The Indians were aware of the confrontation, and were already breaking camp, and after an unsuccessful parlay with Little Thunder, Harney said he ordered infantry to advance as "skirmishers" which soon opened fire.
"The results of the affair were, 86 killed, 5 wounded, about 70 women and children captured, 60 mules and ponies taken, besides an indefinite number killed and disabled. The amount of provisions and camp equipage must have comprised nearly all the enemy possessed; for teams have been constantly engaged in bringing into camp anything of value to the troops, and much has been destroyed on the ground.
"With regard to the officers and troops of my command, I have never seen a finer military spirit displayed generally; and if there has been any material difference in the services they have rendered, it must be measured chiefly by the opportunities they had for distinction."
The sordid setting of the battle ground was enticing to two types of birds attracted to the forlorn carcasses of unburied Indians lying atop the prairie grasses along lower Blue Creek.
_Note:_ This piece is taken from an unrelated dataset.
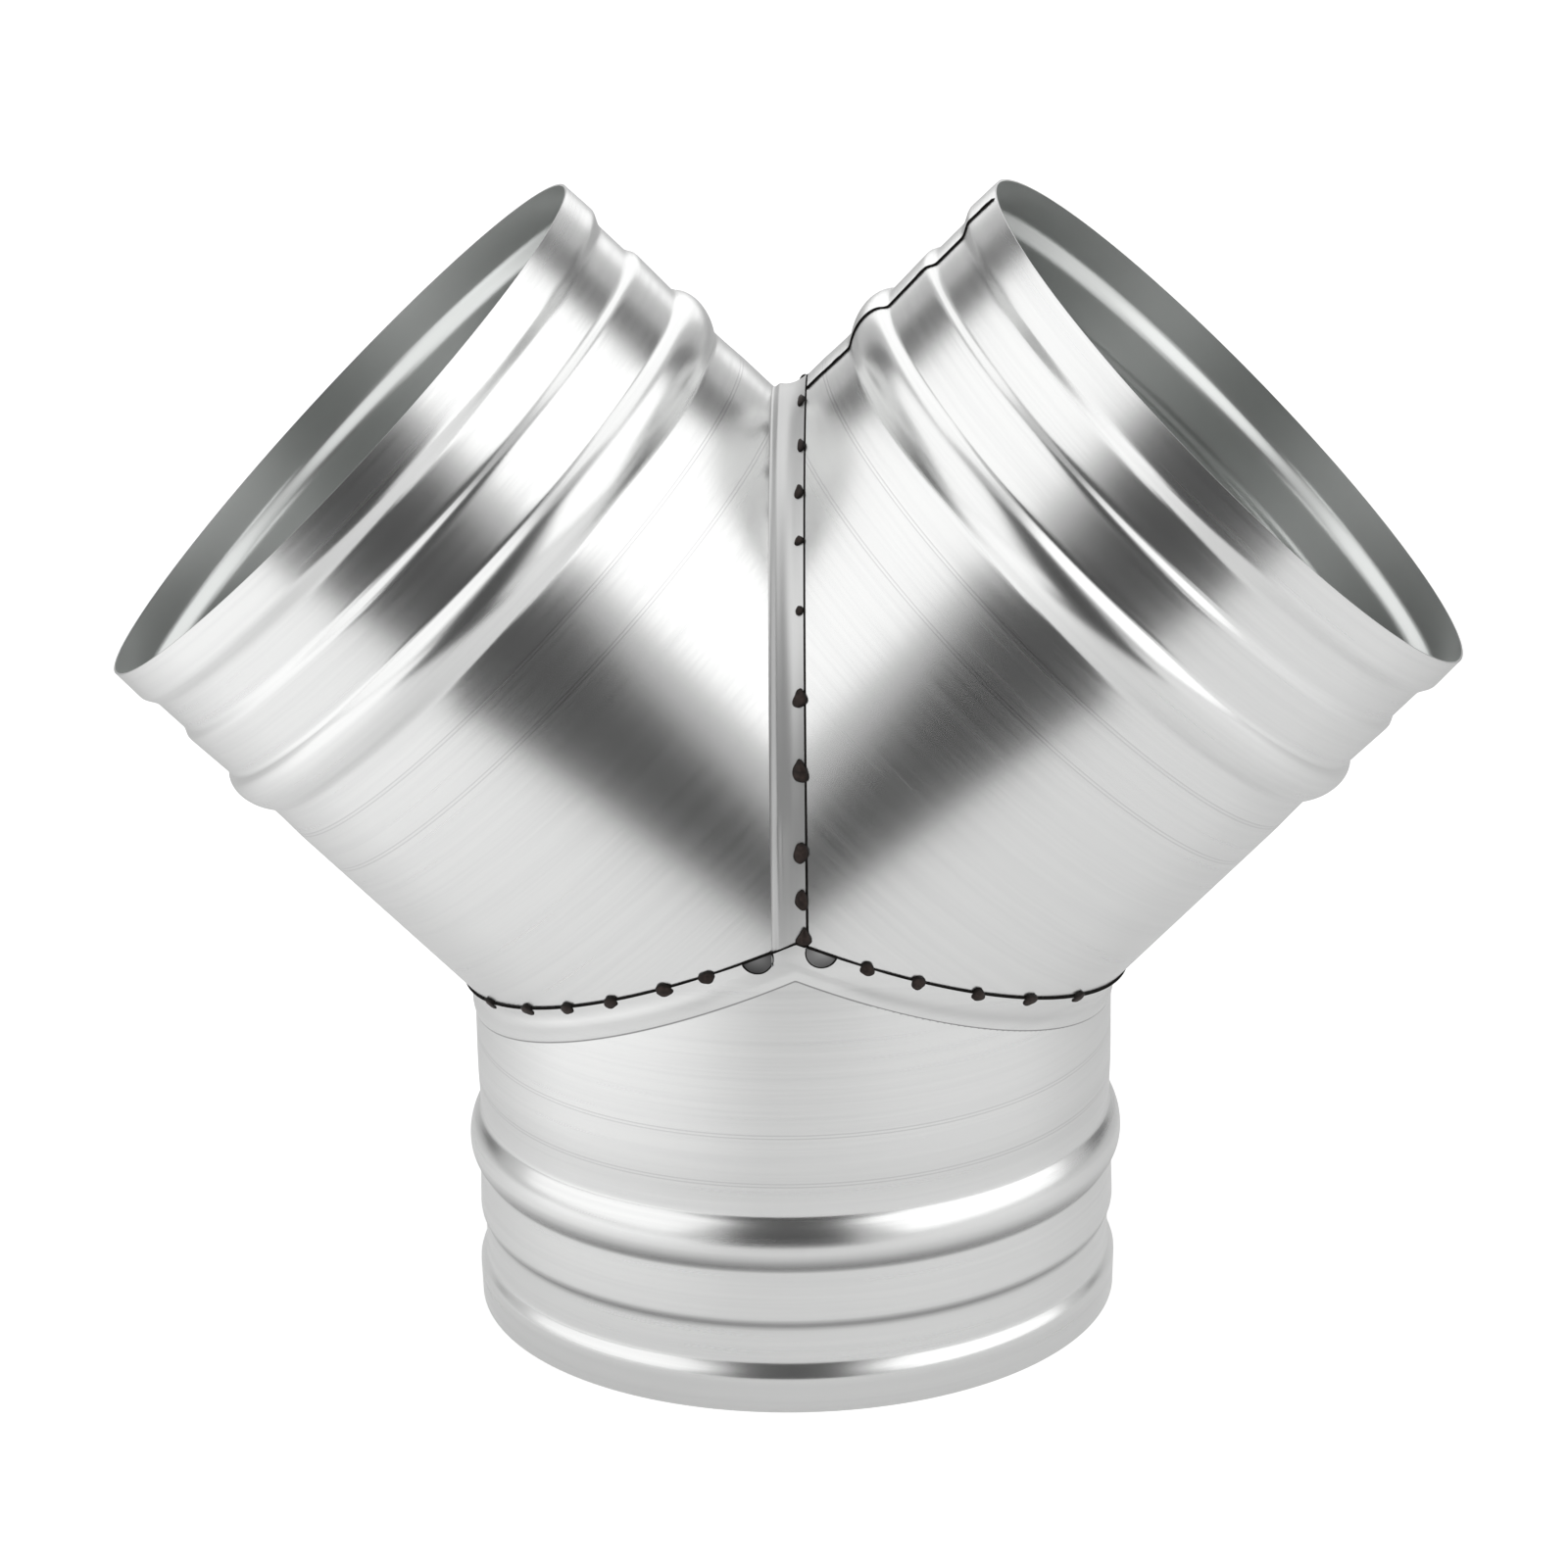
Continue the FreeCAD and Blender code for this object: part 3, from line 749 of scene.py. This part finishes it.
class DUCT_OT_branches(bpy.types.Operator):
    """Roll the two branches' sheets and the left one's fold over the throat"""
    bl_idname = "duct.branches"
    bl_label = "Branches"

    def execute(self, context):
        sheets, seams = context.scene.duct_sheets, context.scene.duct_seams
        for side, name, lap in ((LEFT, "left", seams.left_lap_angle),
                                (RIGHT, "right", seams.right_lap_angle)):
            shells = [rolled_shell(sheets, *branch_body(sheets, side), math.radians(lap))]
            if side == LEFT:
                fold, thickness, around, along, inside_and_painted_shade = throat_fold(sheets, seams)
                shells.append(outward_shell(fold, thickness, False, around, along, inside_and_painted_shade))
            make_piece(name + "_branch_sheet", shells, "brushed_zinc", [name + "_branch"])
        return {"FINISHED"}


def on_collar_edge(sheets, seams, x, front):
    """Place on the collar's edge at a place along X, its outward direction and the edge's own direction."""
    wide = sheets.sleeve_radius + sheets.sheet

    def place_at(x):
        height = roof(x, seams.left_lip, seams.right_lip)
        gap = off_axis(x, height, False)
        return np.array([x, -front * math.sqrt(wide ** 2 - gap ** 2), float(height)]), float(gap)

    place, gap = place_at(x)
    way = normalised(place_at(x + 0.05)[0] - place_at(x - 0.05)[0])
    throat = branch_frame(LEFT if x < 0 else RIGHT)[1]
    outward = (throat * gap + np.array([0, place[1], 0])) / wide
    return place, outward, way


def lap_path(sheets, side, angle, last):
    """Line along a sleeve at one angle, over its rings, and its outward direction."""
    distance = np.linspace(LAP_START, last, LAP_POINTS)
    radius = sheets.sleeve_radius + ring_rise(sheets, distance) + 0.02
    if side:
        path = branch_points(side, radius, angle, BRANCH_LENGTH - distance)
        outward = branch_points(side, 1.0, angle, 0.0) - MEETING
    else:
        outward = np.array([math.sin(angle), -math.cos(angle), 0])
        path = radius[:, None] * outward + distance[:, None] * np.array([0, 0, 1.0])
    return path, np.broadcast_to(outward, path.shape)


def notch_dish(sheets, seams, place, unit, down):
    """Hollow of one cut-out: a half disc about a place on the collar's edge.

    Its height above the branch grows with the distance from the middle to the power of 2.2, up to the
    collar, times the root of the sine of the turn.
    """
    centre_height = roof(place, seams.left_lip, seams.right_lip)
    share, turn = np.meshgrid(np.linspace(0.04, 1.0, 14), np.linspace(math.pi, 0, 33))
    reach = share * seams.notch_radius
    x = place + reach * (np.cos(turn) * unit[0] + np.sin(turn) * down[0])
    z = centre_height + reach * (np.cos(turn) * unit[1] + np.sin(turn) * down[1])
    gap = off_axis(x, z, False)
    radius = sheets.sleeve_radius + 0.05 + (sheets.sheet - 0.12) * share ** 2.2 * np.sin(turn) ** 0.5
    return np.stack([x, -np.sqrt(radius ** 2 - gap ** 2), z], axis=2)


class DUCT_OT_notches(bpy.types.Operator):
    """Press the hollows of the collar's two cut-outs"""
    bl_idname = "duct.notches"
    bl_label = "Cut-outs"

    def execute(self, context):
        sheets, seams = context.scene.duct_sheets, context.scene.duct_seams
        shells = []
        for place, unit, down in notches(seams):
            dish = notch_dish(sheets, seams, place, unit, down)
            zeros = np.zeros(dish.shape[:2])
            if np.sum(grid_normals(dish, False)[..., 1]) > 0:
                dish = dish[::-1]
            shell = sheet_shell(dish, zeros + 0.15, False, zeros, zeros)
            # Painted shade of the hollow: darker outwards towards the collar, and darker in the left one.
            outward = np.linspace(0.04, 1.0, dish.shape[1]) * 0.4 + (0.6 if place < 0 else 0.3)
            shade = np.tile(np.concatenate([outward, outward[::-1]]), dish.shape[0])
            shells.append((*shell, shade))
        make_piece("notch_hollows", shells, "painted_shade_hollow", [])
        return {"FINISHED"}


class DUCT_OT_edges(bpy.types.Operator):
    """Draw the line of painted shade along each cut edge and lap"""
    bl_idname = "duct.edges"
    bl_label = "Edge lines"

    def execute(self, context):
        sheets, seams = context.scene.duct_sheets, context.scene.duct_seams
        width = seams.line_width
        collar = trunk_grid(sheets, seams)[0]
        outward = outward_normals(collar, True, collar.reshape(-1, 3).mean(axis=0))[:, -1]
        rim = collar[:, -1] - outward * sheets.sheet * 0.45
        lines = [painted_shade_line(rim, outward, width * 0.8, sheets.sheet * 1.15, True)]
        reach = 1.1 * seams.notch_radius * COS_HALF
        for first, last, lift, front in ((seams.left_notch - reach, seams.left_notch + reach, -0.27, 1),
                                         (seams.right_notch - reach, seams.right_notch + reach, -0.27, 1),
                                         (-3.4, 5.2, 0.15, 1), (-3.4, 5.2, 0.15, -1)):
            across = [on_collar_edge(sheets, seams, value, front) for value in np.linspace(first, last, 21)]
            path = np.array([point + outward * lift for point, outward, _ in across])
            outwards = np.array([outward for _, outward, _ in across])
            lines.append(painted_shade_line(path, outwards, width, sheets.sheet, False))
        fold = throat_fold(sheets, seams)[0]
        outward = outward_normals(fold, False, MEETING)[:, -1]
        rim = fold[:, -1] - outward * sheets.sheet * 0.4 + np.array([0.22, 0, 0])
        lines.append(painted_shade_line(rim, outward, 0.8, sheets.sheet * 1.1, False))
        throat_end = BRANCH_LENGTH - sheets.sleeve_radius - seams.throat_lap * DIAGONAL
        for side, angle, last, height, sunk in ((RIGHT, seams.right_lap_angle, throat_end, 0.9, 0.0),
                                                (LEFT, seams.left_lap_angle, 70.0, 0.4, 0.0),
                                                (0, 180.0, 100.0, 0.08, 0.03)):
            path, outward = lap_path(sheets, side, math.radians(angle), last)
            lines.append(painted_shade_line(path - outward * sunk, outward, width, height, False))
        make_piece("seam_edges", lines, "painted_shade_edge", [])
        return {"FINISHED"}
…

The military patrolled the battle field, yet apparently did not bury any of the native people, and certainly kept anyone of Little Thunder's band from returning to provide proper rights for their deceased relatives.
The Common Raven and bustard, or Turkey Vulture, were indifferent to the cause, but took advantage of a macabre source of food, as their presence was noted in Lt. Warren's notes.
There were other indications, beyond a battle field, of some other bird species seen by this officer on the western frontier. A few bird were noted in the Lieutenant's journal for this 1855 expedition, though most of the natural history information was gathered by Ferdinand V. Hayden, the expedition geologist and naturalist.
While steam boating up the Missouri River, after departing from Fort Leavenworth, there was a notation on June 22nd, of having seen a turkey on its banks, near the confluence of the Little Sioux River.
Some large gulls, were shot on July 8th, north from the White River confluence on the Missouri River. Travel troubles due to a sandbar constriction were the primary topic of the day.
A day or so after departing the scene of the massacre, on September 11th, Warren killed six ducks and a curlew, with the latter skinned. They were near the famous Courthouse Rock landmark. Two days later, while near the other prominence of the North Platte, 19 ducks were shot along the route near Scotts Bluff. Nine more were taken on the 14th.
The next few notes of ornithological interest occurred along the White River, in the Mauvaises Terres or Bad Lands district of southern Dacota country.
On October 6th, he shot a large hawk and preserved it. On the 8th, his narrative says: "Shot 3 male owls with long feathers to their ears, skinned two; eyes black surrounded with a narrow yellow rim just at the lashes." The following day, along their route, further down the river: "prairie chickens are numerous on the river bank and live on the wild crax or snow berry. I shot 4 at camp." These would be Sharp-tailed Grouse, not the Greater Prairie-Chicken, as the latter did not occur any further up the river than the mouth of the Vermilion River, Warren noted in his government report, also indicating that quail had not been seen above the mouth of the Running Water.
In the vicinity of Bear Creek, a tributary of the White River, the autumnal abundance of fowl was enticing the shooting desires of Mr. Warren. On the 13th: "Shot 5 teal on this creek." On the 14th: "shot to day 2 large hawks (females) preserved one."
The final bird note made by G.K. Warren was on October 21st. It was a stormy day, with considerable sleet during the day. Scrawled in his journal were these words: "Killed a female horned owl & skinned it, also one male meadow lark one unknown bird one female ?plover (possibly the American-Golden Plover collected by Hayden), one lark prairie chicken."
According to the map for the expedition, they were at Fort Pierre.
Thus ends Lieutenant Warren's journal, and the few but vivid records of distinctive importance to historic ornithology of the western frontier during a time of great turmoil as cultures clashed and claims to land were forever changed.